I'm currently trying to solve an exercise and I'm having a notational issue here. Maybe someone knows that kind of notation and could help me out.
If we want to compute $$\frac{\partial}{\partial t} Df(y(t)) \cdot f(y(t))\vert_{t = t_0}$$ for $f : \mathbf{R}^n \rightarrow \mathbf{R}^n$ sufficiently smooth, $y(t_0) = y_0$ and $y' = f(y)$, we should get the following: $$D^2f(y_0)(f(y_0), f(y_0)) + Df(y_0) Df(y_0) f(y_0)$$
But what is meant by $D^2f(y_0) (f(y_0), f(y_0))$? Isn't it more like $D^2f(y_0) \cdot f(y_0)$? Or does that mean the same?
Thanks for any help!
The second derivative is, by definition, a (continuous) bilinear map.
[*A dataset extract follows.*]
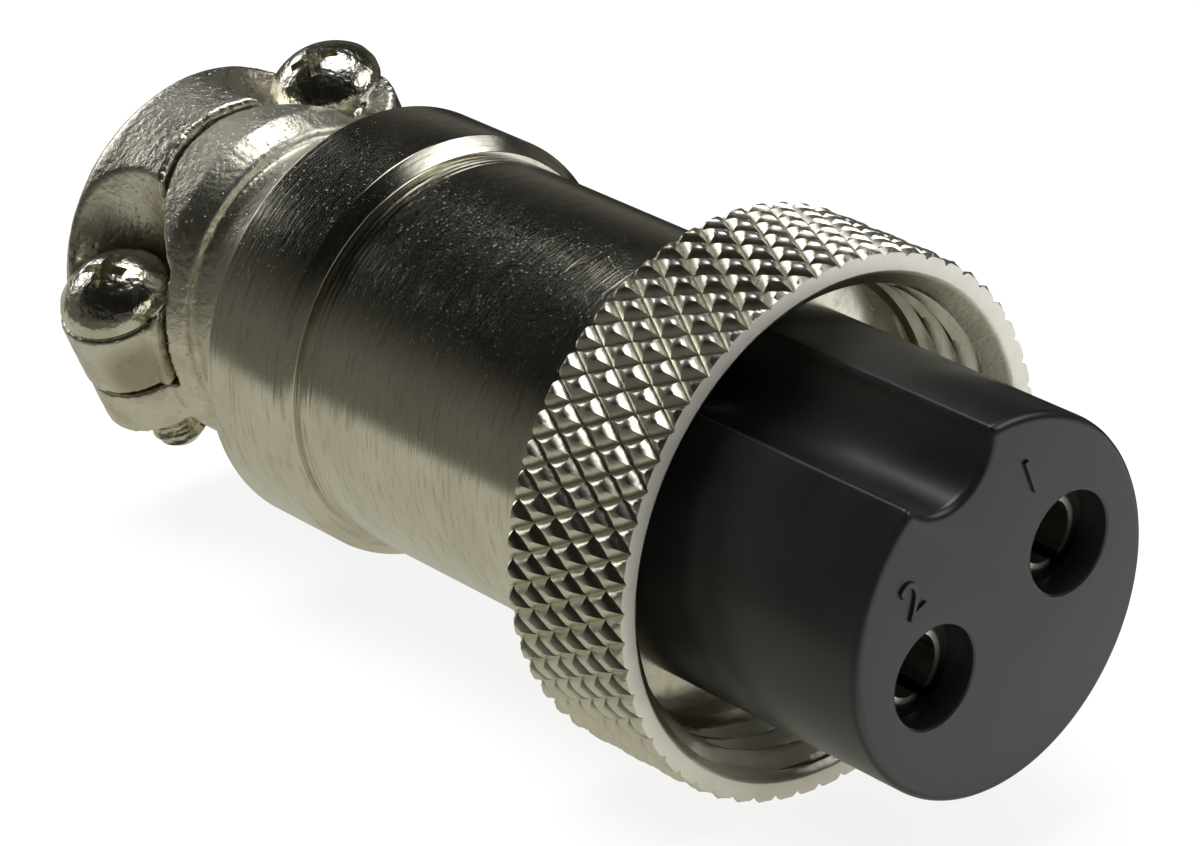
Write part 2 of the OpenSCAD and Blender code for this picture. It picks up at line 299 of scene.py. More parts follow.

Well, I'd rather say it can be identified in an isometric way with a bilinear map. Hence, if $f \colon X \to \mathbb{R}$, then $$ D^2 f(u_0) \colon X \times X \to \mathbb{R} $$ is a bilinear map on $X$, and its action is denoted by $D^2f(u_0)(h,k)$ of the generic couple $(h,k) \in X \times X$. Think of the case $X = \mathbb{R}^n$, when you have the standard identification of $D^2 f(u_0)$ with the hessian matrix. This matrix, call it $H(u_0)$, acts as $x^t Ay$ on $x$, $y \in \mathbb{R}^n$.